Mr. Speaker, this being the first opportunity to rise in this fashion in the House, I would like to thank the people of the electorate city region of Peterborough for once again returning me to the House.

No government in history has provided as much funding and support to the Department of Canadian Heritage as this government has, an 8% increase over the previous government, some almost $200 million.

We support the arts in Canada. We also support arts and culture. I am proud that the government has provided so much support to this critical department.

Arts and Culture
Oral Questions

11:35 a.m.

Bloc

Jean Dorion Longueuil—Pierre-Boucher, QC

Mr. Speaker, this government made a big deal out of its decision to recognize the Quebec nation.

If the government wants to put its money where its mouth is, here, why does it not transfer power over all cultural matters to Quebec?

Arts and Culture
Oral Questions

11:35 a.m.

Peterborough
Ontario

Conservative

Dean Del Mastro Parliamentary Secretary to the Minister of Canadian Heritage

Once again, Mr. Speaker, we see the Department of Canadian Heritage as a critical institution within government. We see the role that it plays in defining Canadians and representing Canadian values. It is critical. That is why we put so much funding support behind it. We have increased the funding and support it broadly right across Canada.

We see this as part of being Canadian, part of the Canadian identity. We are proud of our record. We are proud that we are providing a level of support that we are.

Young Offenders
Oral Questions

11:35 a.m.

Bloc

Josée Beaudin Saint-Lambert, QC

Mr. Speaker, in the Speech from the Throne, the government clearly announced that it intended to raise the issue of harsher measures for young offenders, despite Quebec's objections.

Will the minister create a special system for Quebec, as called for unanimously by the Quebec National Assembly, and will he recognize the Quebec model for rehabilitating young offenders on its territory?

Young Offenders
Oral Questions

11:35 a.m.

Niagara Falls
Ontario

Conservative

Rob Nicholson Minister of Justice and Attorney General of Canada

Mr. Speaker, the government is committed to a balanced approach. We have been very clear that those individuals who commit serious offences in this country, whether they be young persons or adults, can expect serious consequences.

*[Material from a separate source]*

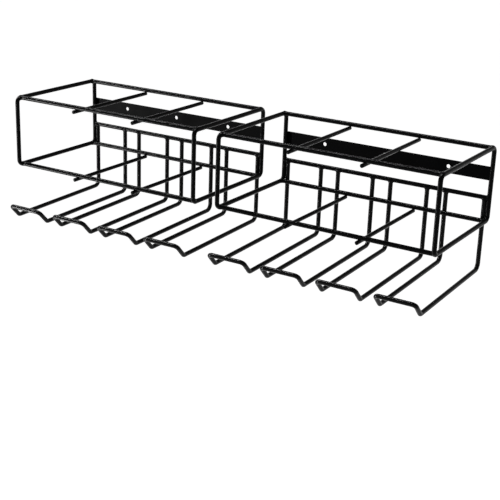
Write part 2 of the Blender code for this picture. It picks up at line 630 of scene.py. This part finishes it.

When it comes to fighting crime, Canadians know they can count on this government.

Young Offenders
Oral Questions

11:35 a.m.

Bloc

Josée Beaudin Saint-Lambert, QC

Mr. Speaker, Quebeckers all agree that the model for rehabilitating young offenders is a proven model that gives results. Recognizing a nation also means recognizing its way of dealing with young people.

Will the minister create a special system, as all Quebeckers are calling for?

Young Offenders
Oral Questions

11:35 a.m.

Niagara Falls
Ontario

Conservative

Rob Nicholson Minister of Justice and Attorney General of Canada

Mr. Speaker, we are absolutely committed to an effective criminal justice system that applies to all Canadians, young and old. We indicated that during the election and previous to that.

From my consultations right across the country, people have concerns with the level of youth violence in Canada.

We will come forward with a measured, balanced approach to fighting crime in this country.

Automotive Industry
Oral Questions

11:35 a.m.

Liberal

Mark Holland Ajax—Pickering, ON

Mr. Speaker, as Canada's auto sector continues to suffer from years of the Conservative government's dismal economic mismanagement and as families lose their jobs and worry about their futures, the Minister of Industry returns from Washington with no results. In a time of crisis, all he brings back are business cards.

When will the government stop sitting on its hands, stop crossing its fingers and finally come up with a plan that would really help Canadian auto workers and their families?

Automotive Industry
Oral Questions

11:40 a.m.

Edmonton—Mill Woods—Beaumont
Alberta

Conservative

Mike Lake Parliamentary Secretary to the Minister of Industry

Mr. Speaker, we have heard time and time again from members on the other side of the House their proposals for a knee-jerk reaction to this complex global situation involving the auto sector.

The minister has said that he will listen to stakeholders and to the industry on both sides of the border because it is an integrated industry. He will make a well thought out decision in due course in the best interest of Canadian workers, Canadian businesses, Canadian consumers and Canadian taxpayers.